→ GOAL: Without altering anything, output the material below.

→ AVAILABLE DATA:
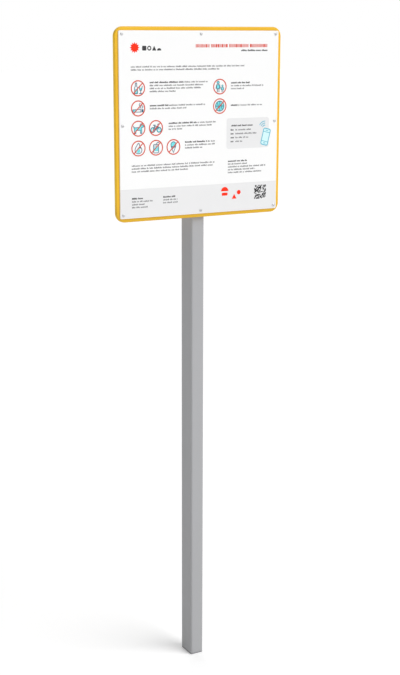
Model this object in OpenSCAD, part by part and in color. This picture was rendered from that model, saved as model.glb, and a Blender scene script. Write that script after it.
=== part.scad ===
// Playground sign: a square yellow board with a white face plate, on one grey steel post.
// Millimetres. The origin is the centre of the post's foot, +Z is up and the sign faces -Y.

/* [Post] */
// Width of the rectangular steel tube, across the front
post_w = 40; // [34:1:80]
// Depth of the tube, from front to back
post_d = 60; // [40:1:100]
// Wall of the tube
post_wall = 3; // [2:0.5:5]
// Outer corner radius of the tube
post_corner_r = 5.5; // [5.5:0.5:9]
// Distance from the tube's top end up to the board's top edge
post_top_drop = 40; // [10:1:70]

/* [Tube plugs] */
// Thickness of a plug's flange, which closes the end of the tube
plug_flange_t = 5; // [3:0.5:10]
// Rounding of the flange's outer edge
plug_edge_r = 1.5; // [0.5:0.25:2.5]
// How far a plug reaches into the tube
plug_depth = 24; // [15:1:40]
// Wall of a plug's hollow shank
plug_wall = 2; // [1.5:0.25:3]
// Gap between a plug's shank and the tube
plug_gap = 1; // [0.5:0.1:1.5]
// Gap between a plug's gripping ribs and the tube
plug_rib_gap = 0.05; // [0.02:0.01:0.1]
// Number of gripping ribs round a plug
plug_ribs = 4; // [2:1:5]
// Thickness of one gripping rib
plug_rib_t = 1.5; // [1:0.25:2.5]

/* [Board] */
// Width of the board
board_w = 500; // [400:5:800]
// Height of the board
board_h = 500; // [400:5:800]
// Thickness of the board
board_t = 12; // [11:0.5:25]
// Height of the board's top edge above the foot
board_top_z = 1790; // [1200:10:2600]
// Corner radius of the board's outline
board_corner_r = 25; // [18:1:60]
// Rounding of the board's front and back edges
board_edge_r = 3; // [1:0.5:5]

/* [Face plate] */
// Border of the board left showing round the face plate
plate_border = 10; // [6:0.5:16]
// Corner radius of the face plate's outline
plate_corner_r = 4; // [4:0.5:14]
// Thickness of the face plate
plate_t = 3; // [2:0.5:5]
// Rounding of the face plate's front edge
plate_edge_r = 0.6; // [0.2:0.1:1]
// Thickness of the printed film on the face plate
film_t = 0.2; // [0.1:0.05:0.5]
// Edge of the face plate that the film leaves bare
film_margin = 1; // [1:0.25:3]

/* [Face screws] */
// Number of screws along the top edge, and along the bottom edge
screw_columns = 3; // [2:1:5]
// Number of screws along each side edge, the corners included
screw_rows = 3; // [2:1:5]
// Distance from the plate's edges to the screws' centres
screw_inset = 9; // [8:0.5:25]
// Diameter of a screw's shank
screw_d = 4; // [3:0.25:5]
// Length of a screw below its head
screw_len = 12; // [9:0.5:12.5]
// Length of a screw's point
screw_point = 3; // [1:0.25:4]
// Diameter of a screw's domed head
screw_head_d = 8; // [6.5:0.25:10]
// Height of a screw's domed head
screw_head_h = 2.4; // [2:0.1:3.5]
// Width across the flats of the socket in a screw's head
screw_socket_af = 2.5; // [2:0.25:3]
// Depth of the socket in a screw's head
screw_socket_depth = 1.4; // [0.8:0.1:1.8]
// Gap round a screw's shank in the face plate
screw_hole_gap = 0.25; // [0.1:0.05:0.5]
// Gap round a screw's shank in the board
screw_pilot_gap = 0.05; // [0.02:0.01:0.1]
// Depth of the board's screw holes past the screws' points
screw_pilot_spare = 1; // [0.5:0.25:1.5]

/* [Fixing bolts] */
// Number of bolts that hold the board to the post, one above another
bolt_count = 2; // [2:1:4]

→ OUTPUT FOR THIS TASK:
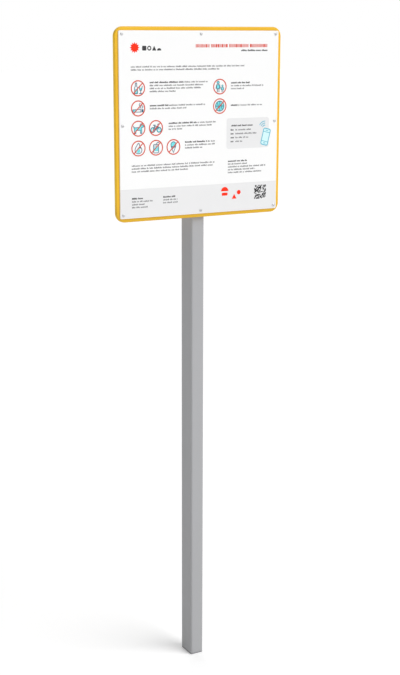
Model this object in OpenSCAD, part by part and in color. This picture was rendered from that model, saved as model.glb, and a Blender scene script. Write that script after it.
=== part.scad ===
// Playground sign: a square yellow board with a white face plate, on one grey steel post.
// Millimetres. The origin is the centre of the post's foot, +Z is up and the sign faces -Y.

/* [Post] */
// Width of the rectangular steel tube, across the front
post_w = 40; // [34:1:80]
// Depth of the tube, from front to back
post_d = 60; // [40:1:100]
// Wall of the tube
post_wall = 3; // [2:0.5:5]
// Outer corner radius of the tube
post_corner_r = 5.5; // [5.5:0.5:9]
// Distance from the tube's top end up to the board's top edge
post_top_drop = 40; // [10:1:70]

/* [Tube plugs] */
// Thickness of a plug's flange, which closes the end of the tube
plug_flange_t = 5; // [3:0.5:10]
// Rounding of the flange's outer edge
plug_edge_r = 1.5; // [0.5:0.25:2.5]
// How far a plug reaches into the tube
plug_depth = 24; // [15:1:40]
// Wall of a plug's hollow shank
plug_wall = 2; // [1.5:0.25:3]
// Gap between a plug's shank and the tube
plug_gap = 1; // [0.5:0.1:1.5]
// Gap between a plug's gripping ribs and the tube
plug_rib_gap = 0.05; // [0.02:0.01:0.1]
// Number of gripping ribs round a plug
plug_ribs = 4; // [2:1:5]
// Thickness of one gripping rib
plug_rib_t = 1.5; // [1:0.25:2.5]

/* [Board] */
// Width of the board
board_w = 500; // [400:5:800]
// Height of the board
board_h = 500; // [400:5:800]
// Thickness of the board
board_t = 12; // [11:0.5:25]
// Height of the board's top edge above the foot
board_top_z = 1790; // [1200:10:2600]
// Corner radius of the board's outline
board_corner_r = 25; // [18:1:60]
// Rounding of the board's front and back edges
board_edge_r = 3; // [1:0.5:5]

/* [Face plate] */
// Border of the board left showing round the face plate
plate_border = 10; // [6:0.5:16]
// Corner radius of the face plate's outline
plate_corner_r = 4; // [4:0.5:14]
// Thickness of the face plate
plate_t = 3; // [2:0.5:5]
// Rounding of the face plate's front edge
plate_edge_r = 0.6; // [0.2:0.1:1]
// Thickness of the printed film on the face plate
film_t = 0.2; // [0.1:0.05:0.5]
// Edge of the face plate that the film leaves bare
film_margin = 1; // [1:0.25:3]

/* [Face screws] */
// Number of screws along the top edge, and along the bottom edge
screw_columns = 3; // [2:1:5]
// Number of screws along each side edge, the corners included
screw_rows = 3; // [2:1:5]
// Distance from the plate's edges to the screws' centres
screw_inset = 9; // [8:0.5:25]
// Diameter of a screw's shank
screw_d = 4; // [3:0.25:5]
// Length of a screw below its head
screw_len = 12; // [9:0.5:12.5]
// Length of a screw's point
screw_point = 3; // [1:0.25:4]
// Diameter of a screw's domed head
screw_head_d = 8; // [6.5:0.25:10]
// Height of a screw's domed head
screw_head_h = 2.4; // [2:0.1:3.5]
// Width across the flats of the socket in a screw's head
screw_socket_af = 2.5; // [2:0.25:3]
// Depth of the socket in a screw's head
screw_socket_depth = 1.4; // [0.8:0.1:1.8]
// Gap round a screw's shank in the face plate
screw_hole_gap = 0.25; // [0.1:0.05:0.5]
// Gap round a screw's shank in the board
screw_pilot_gap = 0.05; // [0.02:0.01:0.1]
// Depth of the board's screw holes past the screws' points
screw_pilot_spare = 1; // [0.5:0.25:1.5]

/* [Fixing bolts] */
// Number of bolts that hold the board to the post, one above another
bolt_count = 2; // [2:1:4]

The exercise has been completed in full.